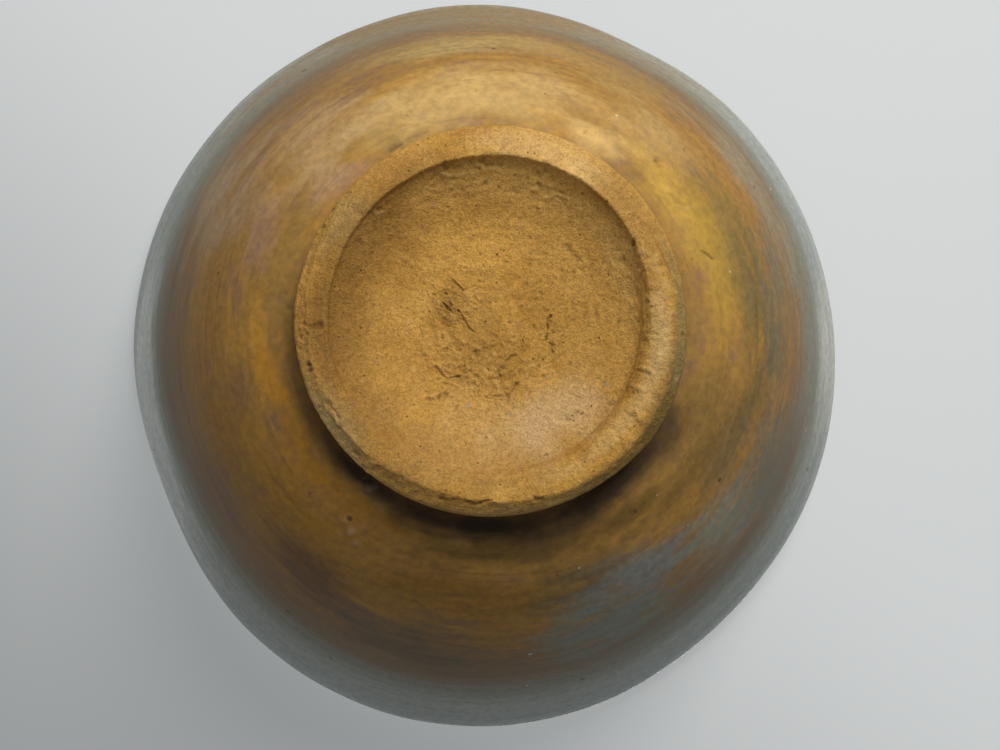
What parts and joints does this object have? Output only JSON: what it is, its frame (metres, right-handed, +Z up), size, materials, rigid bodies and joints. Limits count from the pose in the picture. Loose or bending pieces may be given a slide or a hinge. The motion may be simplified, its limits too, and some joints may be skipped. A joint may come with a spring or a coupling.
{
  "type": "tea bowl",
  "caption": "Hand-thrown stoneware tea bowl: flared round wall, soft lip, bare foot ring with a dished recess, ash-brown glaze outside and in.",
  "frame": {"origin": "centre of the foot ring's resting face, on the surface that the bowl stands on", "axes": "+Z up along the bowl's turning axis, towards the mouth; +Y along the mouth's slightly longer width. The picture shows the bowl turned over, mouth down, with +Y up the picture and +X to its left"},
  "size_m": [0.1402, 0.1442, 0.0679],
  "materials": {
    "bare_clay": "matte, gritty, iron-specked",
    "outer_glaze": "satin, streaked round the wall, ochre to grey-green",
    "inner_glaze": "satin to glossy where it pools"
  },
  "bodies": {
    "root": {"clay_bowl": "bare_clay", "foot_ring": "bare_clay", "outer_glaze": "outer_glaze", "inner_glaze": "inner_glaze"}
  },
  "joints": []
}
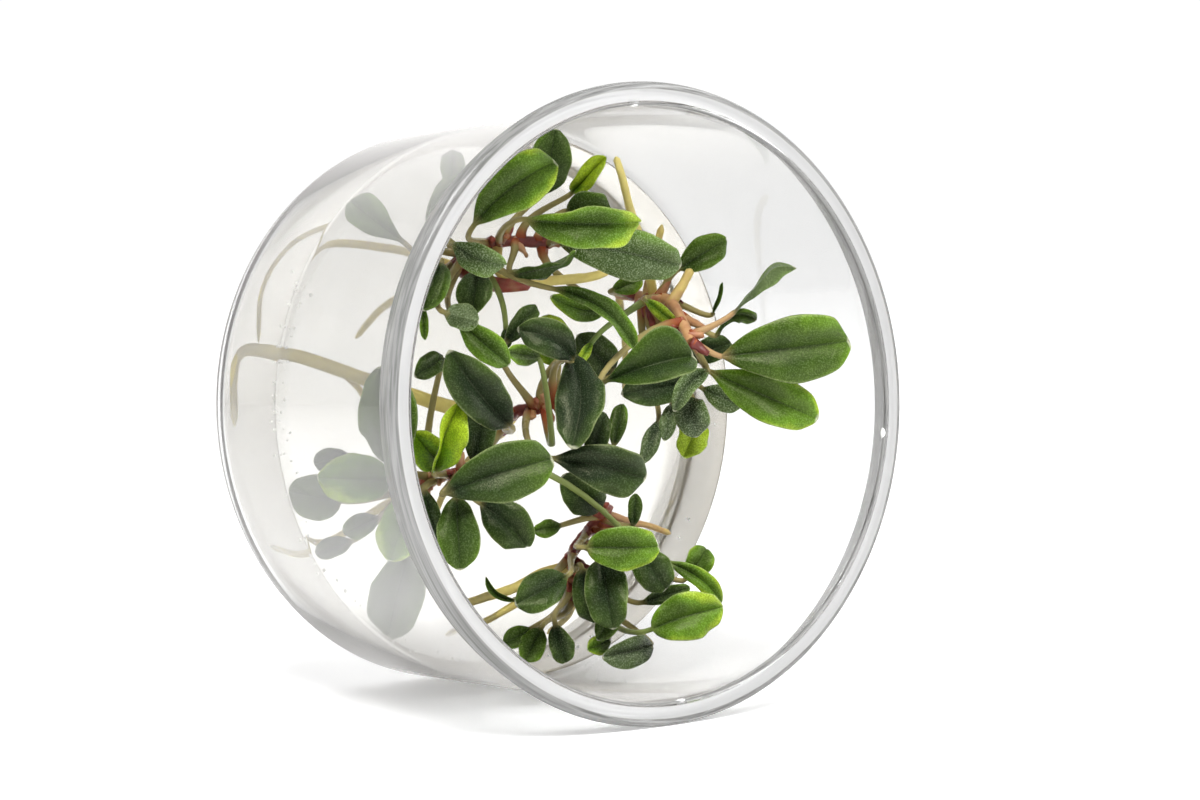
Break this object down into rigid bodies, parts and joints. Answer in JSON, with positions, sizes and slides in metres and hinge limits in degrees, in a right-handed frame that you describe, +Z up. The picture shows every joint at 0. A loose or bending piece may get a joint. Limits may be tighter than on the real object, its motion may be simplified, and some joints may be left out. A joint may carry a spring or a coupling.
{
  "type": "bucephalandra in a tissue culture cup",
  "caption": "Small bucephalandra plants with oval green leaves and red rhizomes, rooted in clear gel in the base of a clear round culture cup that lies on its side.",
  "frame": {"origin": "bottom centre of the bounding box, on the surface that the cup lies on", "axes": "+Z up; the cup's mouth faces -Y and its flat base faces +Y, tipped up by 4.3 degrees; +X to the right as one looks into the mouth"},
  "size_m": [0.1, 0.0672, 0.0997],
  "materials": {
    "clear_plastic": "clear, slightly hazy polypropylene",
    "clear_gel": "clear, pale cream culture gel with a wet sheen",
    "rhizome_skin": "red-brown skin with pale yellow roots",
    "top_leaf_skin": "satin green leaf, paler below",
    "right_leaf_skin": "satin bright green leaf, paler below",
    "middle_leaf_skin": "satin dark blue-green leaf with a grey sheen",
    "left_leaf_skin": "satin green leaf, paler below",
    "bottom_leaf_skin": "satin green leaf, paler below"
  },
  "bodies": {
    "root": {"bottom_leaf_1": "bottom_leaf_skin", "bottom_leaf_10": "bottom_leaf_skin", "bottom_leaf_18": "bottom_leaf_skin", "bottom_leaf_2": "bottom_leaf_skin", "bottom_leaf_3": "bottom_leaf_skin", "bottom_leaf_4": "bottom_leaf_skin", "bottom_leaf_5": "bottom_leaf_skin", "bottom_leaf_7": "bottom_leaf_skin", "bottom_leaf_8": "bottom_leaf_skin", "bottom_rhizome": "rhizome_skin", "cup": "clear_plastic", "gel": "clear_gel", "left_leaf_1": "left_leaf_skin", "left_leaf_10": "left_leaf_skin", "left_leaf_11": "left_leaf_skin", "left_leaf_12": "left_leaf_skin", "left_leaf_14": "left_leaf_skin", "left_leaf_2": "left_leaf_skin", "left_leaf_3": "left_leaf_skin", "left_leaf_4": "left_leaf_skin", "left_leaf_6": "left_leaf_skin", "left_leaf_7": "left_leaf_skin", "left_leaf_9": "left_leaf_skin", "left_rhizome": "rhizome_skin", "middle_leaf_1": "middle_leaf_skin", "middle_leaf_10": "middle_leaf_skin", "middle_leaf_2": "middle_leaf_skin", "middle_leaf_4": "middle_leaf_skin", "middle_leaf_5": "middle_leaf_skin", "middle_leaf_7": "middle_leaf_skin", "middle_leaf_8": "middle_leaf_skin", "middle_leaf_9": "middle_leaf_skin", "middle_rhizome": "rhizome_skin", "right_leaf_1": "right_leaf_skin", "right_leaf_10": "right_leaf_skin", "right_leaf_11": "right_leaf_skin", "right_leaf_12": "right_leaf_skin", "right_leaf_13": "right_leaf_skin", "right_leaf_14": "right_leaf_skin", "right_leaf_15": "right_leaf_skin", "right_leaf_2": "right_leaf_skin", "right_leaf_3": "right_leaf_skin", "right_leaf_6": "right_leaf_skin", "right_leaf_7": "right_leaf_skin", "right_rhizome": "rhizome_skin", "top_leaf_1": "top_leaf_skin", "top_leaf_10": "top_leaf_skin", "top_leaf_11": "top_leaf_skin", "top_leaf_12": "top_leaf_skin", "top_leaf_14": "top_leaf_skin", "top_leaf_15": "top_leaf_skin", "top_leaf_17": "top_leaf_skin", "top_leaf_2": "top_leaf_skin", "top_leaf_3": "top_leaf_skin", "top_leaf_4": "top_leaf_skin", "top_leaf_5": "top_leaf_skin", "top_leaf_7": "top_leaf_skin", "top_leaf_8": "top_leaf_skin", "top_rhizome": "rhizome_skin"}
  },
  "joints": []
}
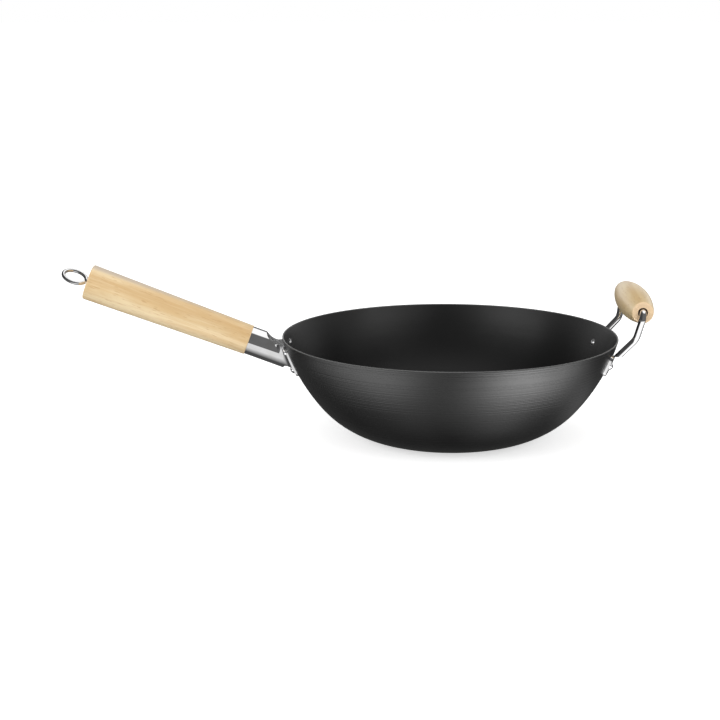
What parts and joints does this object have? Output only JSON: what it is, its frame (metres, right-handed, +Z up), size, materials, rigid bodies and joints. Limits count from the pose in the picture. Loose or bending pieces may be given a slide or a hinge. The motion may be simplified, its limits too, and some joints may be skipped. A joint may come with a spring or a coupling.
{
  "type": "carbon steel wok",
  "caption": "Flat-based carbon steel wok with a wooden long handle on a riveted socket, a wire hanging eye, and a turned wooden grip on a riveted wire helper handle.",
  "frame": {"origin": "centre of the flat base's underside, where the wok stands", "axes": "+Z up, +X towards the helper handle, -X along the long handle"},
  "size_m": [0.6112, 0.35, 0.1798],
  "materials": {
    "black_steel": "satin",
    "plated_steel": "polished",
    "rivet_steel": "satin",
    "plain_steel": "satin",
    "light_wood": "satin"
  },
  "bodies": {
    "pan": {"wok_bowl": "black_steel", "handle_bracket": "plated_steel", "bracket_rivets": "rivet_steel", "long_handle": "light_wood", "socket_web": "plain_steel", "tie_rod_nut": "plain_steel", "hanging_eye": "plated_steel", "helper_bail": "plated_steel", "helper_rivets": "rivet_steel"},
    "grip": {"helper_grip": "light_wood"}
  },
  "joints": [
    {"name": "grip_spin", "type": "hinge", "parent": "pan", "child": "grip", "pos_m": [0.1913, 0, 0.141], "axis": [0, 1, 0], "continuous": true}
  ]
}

++++

**TASK INSTRUCTIONS**
Extract every entry above as it appears.

**EXPECTED ANSWER**
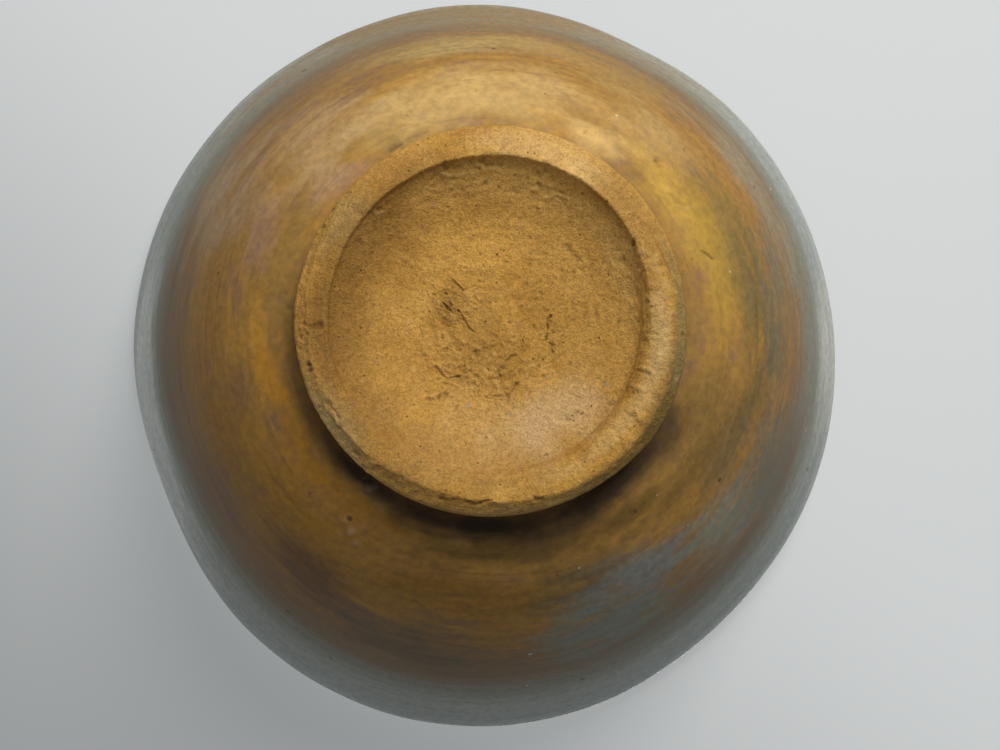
What parts and joints does this object have? Output only JSON: what it is, its frame (metres, right-handed, +Z up), size, materials, rigid bodies and joints. Limits count from the pose in the picture. Loose or bending pieces may be given a slide or a hinge. The motion may be simplified, its limits too, and some joints may be skipped. A joint may come with a spring or a coupling.
{
  "type": "tea bowl",
  "caption": "Hand-thrown stoneware tea bowl: flared round wall, soft lip, bare foot ring with a dished recess, ash-brown glaze outside and in.",
  "frame": {"origin": "centre of the foot ring's resting face, on the surface that the bowl stands on", "axes": "+Z up along the bowl's turning axis, towards the mouth; +Y along the mouth's slightly longer width. The picture shows the bowl turned over, mouth down, with +Y up the picture and +X to its left"},
  "size_m": [0.1402, 0.1442, 0.0679],
  "materials": {
    "bare_clay": "matte, gritty, iron-specked",
    "outer_glaze": "satin, streaked round the wall, ochre to grey-green",
    "inner_glaze": "satin to glossy where it pools"
  },
  "bodies": {
    "root": {"clay_bowl": "bare_clay", "foot_ring": "bare_clay", "outer_glaze": "outer_glaze", "inner_glaze": "inner_glaze"}
  },
  "joints": []
}
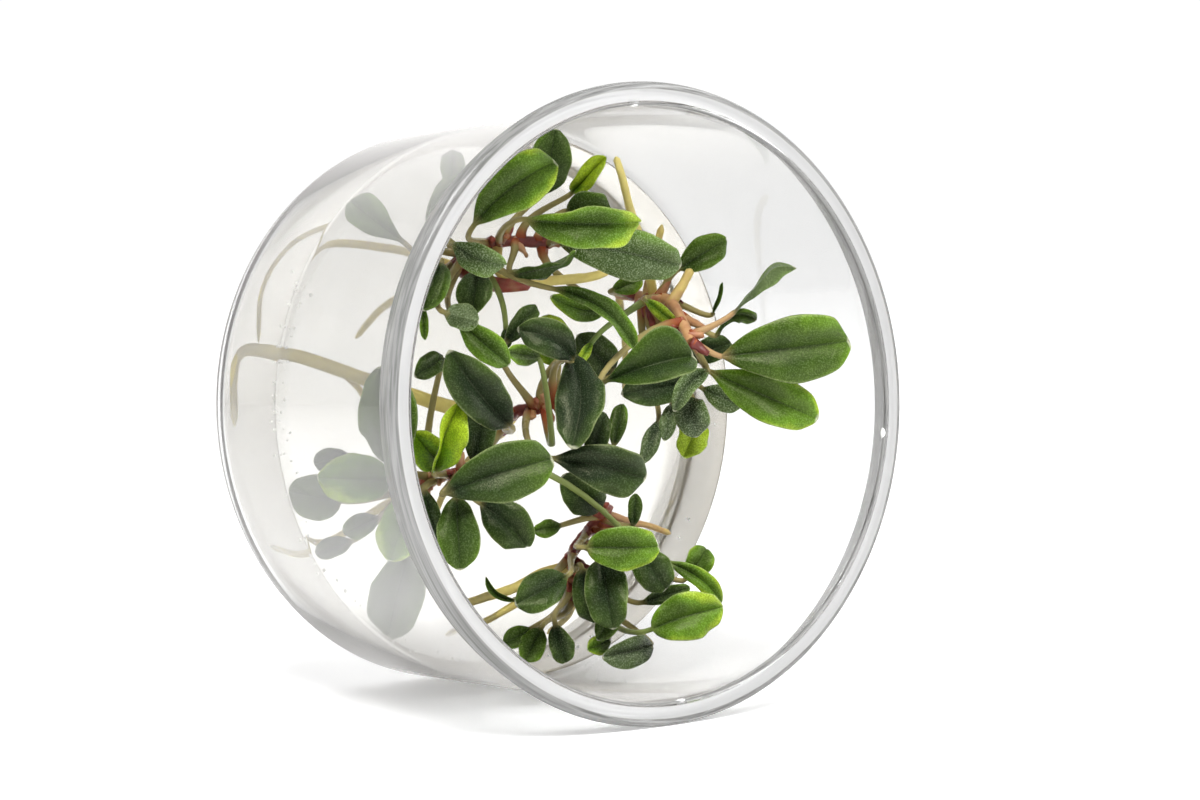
Break this object down into rigid bodies, parts and joints. Answer in JSON, with positions, sizes and slides in metres and hinge limits in degrees, in a right-handed frame that you describe, +Z up. The picture shows every joint at 0. A loose or bending piece may get a joint. Limits may be tighter than on the real object, its motion may be simplified, and some joints may be left out. A joint may carry a spring or a coupling.
{
  "type": "bucephalandra in a tissue culture cup",
  "caption": "Small bucephalandra plants with oval green leaves and red rhizomes, rooted in clear gel in the base of a clear round culture cup that lies on its side.",
  "frame": {"origin": "bottom centre of the bounding box, on the surface that the cup lies on", "axes": "+Z up; the cup's mouth faces -Y and its flat base faces +Y, tipped up by 4.3 degrees; +X to the right as one looks into the mouth"},
  "size_m": [0.1, 0.0672, 0.0997],
  "materials": {
    "clear_plastic": "clear, slightly hazy polypropylene",
    "clear_gel": "clear, pale cream culture gel with a wet sheen",
    "rhizome_skin": "red-brown skin with pale yellow roots",
    "top_leaf_skin": "satin green leaf, paler below",
    "right_leaf_skin": "satin bright green leaf, paler below",
    "middle_leaf_skin": "satin dark blue-green leaf with a grey sheen",
    "left_leaf_skin": "satin green leaf, paler below",
    "bottom_leaf_skin": "satin green leaf, paler below"
  },
  "bodies": {
    "root": {"bottom_leaf_1": "bottom_leaf_skin", "bottom_leaf_10": "bottom_leaf_skin", "bottom_leaf_18": "bottom_leaf_skin", "bottom_leaf_2": "bottom_leaf_skin", "bottom_leaf_3": "bottom_leaf_skin", "bottom_leaf_4": "bottom_leaf_skin", "bottom_leaf_5": "bottom_leaf_skin", "bottom_leaf_7": "bottom_leaf_skin", "bottom_leaf_8": "bottom_leaf_skin", "bottom_rhizome": "rhizome_skin", "cup": "clear_plastic", "gel": "clear_gel", "left_leaf_1": "left_leaf_skin", "left_leaf_10": "left_leaf_skin", "left_leaf_11": "left_leaf_skin", "left_leaf_12": "left_leaf_skin", "left_leaf_14": "left_leaf_skin", "left_leaf_2": "left_leaf_skin", "left_leaf_3": "left_leaf_skin", "left_leaf_4": "left_leaf_skin", "left_leaf_6": "left_leaf_skin", "left_leaf_7": "left_leaf_skin", "left_leaf_9": "left_leaf_skin", "left_rhizome": "rhizome_skin", "middle_leaf_1": "middle_leaf_skin", "middle_leaf_10": "middle_leaf_skin", "middle_leaf_2": "middle_leaf_skin", "middle_leaf_4": "middle_leaf_skin", "middle_leaf_5": "middle_leaf_skin", "middle_leaf_7": "middle_leaf_skin", "middle_leaf_8": "middle_leaf_skin", "middle_leaf_9": "middle_leaf_skin", "middle_rhizome": "rhizome_skin", "right_leaf_1": "right_leaf_skin", "right_leaf_10": "right_leaf_skin", "right_leaf_11": "right_leaf_skin", "right_leaf_12": "right_leaf_skin", "right_leaf_13": "right_leaf_skin", "right_leaf_14": "right_leaf_skin", "right_leaf_15": "right_leaf_skin", "right_leaf_2": "right_leaf_skin", "right_leaf_3": "right_leaf_skin", "right_leaf_6": "right_leaf_skin", "right_leaf_7": "right_leaf_skin", "right_rhizome": "rhizome_skin", "top_leaf_1": "top_leaf_skin", "top_leaf_10": "top_leaf_skin", "top_leaf_11": "top_leaf_skin", "top_leaf_12": "top_leaf_skin", "top_leaf_14": "top_leaf_skin", "top_leaf_15": "top_leaf_skin", "top_leaf_17": "top_leaf_skin", "top_leaf_2": "top_leaf_skin", "top_leaf_3": "top_leaf_skin", "top_leaf_4": "top_leaf_skin", "top_leaf_5": "top_leaf_skin", "top_leaf_7": "top_leaf_skin", "top_leaf_8": "top_leaf_skin", "top_rhizome": "rhizome_skin"}
  },
  "joints": []
}
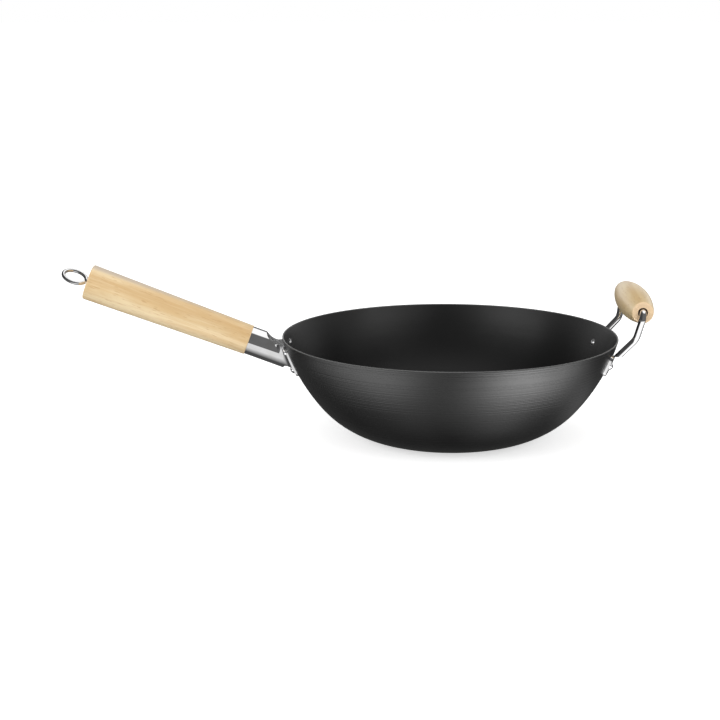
What parts and joints does this object have? Output only JSON: what it is, its frame (metres, right-handed, +Z up), size, materials, rigid bodies and joints. Limits count from the pose in the picture. Loose or bending pieces may be given a slide or a hinge. The motion may be simplified, its limits too, and some joints may be skipped. A joint may come with a spring or a coupling.
{
  "type": "carbon steel wok",
  "caption": "Flat-based carbon steel wok with a wooden long handle on a riveted socket, a wire hanging eye, and a turned wooden grip on a riveted wire helper handle.",
  "frame": {"origin": "centre of the flat base's underside, where the wok stands", "axes": "+Z up, +X towards the helper handle, -X along the long handle"},
  "size_m": [0.6112, 0.35, 0.1798],
  "materials": {
    "black_steel": "satin",
    "plated_steel": "polished",
    "rivet_steel": "satin",
    "plain_steel": "satin",
    "light_wood": "satin"
  },
  "bodies": {
    "pan": {"wok_bowl": "black_steel", "handle_bracket": "plated_steel", "bracket_rivets": "rivet_steel", "long_handle": "light_wood", "socket_web": "plain_steel", "tie_rod_nut": "plain_steel", "hanging_eye": "plated_steel", "helper_bail": "plated_steel", "helper_rivets": "rivet_steel"},
    "grip": {"helper_grip": "light_wood"}
  },
  "joints": [
    {"name": "grip_spin", "type": "hinge", "parent": "pan", "child": "grip", "pos_m": [0.1913, 0, 0.141], "axis": [0, 1, 0], "continuous": true}
  ]
}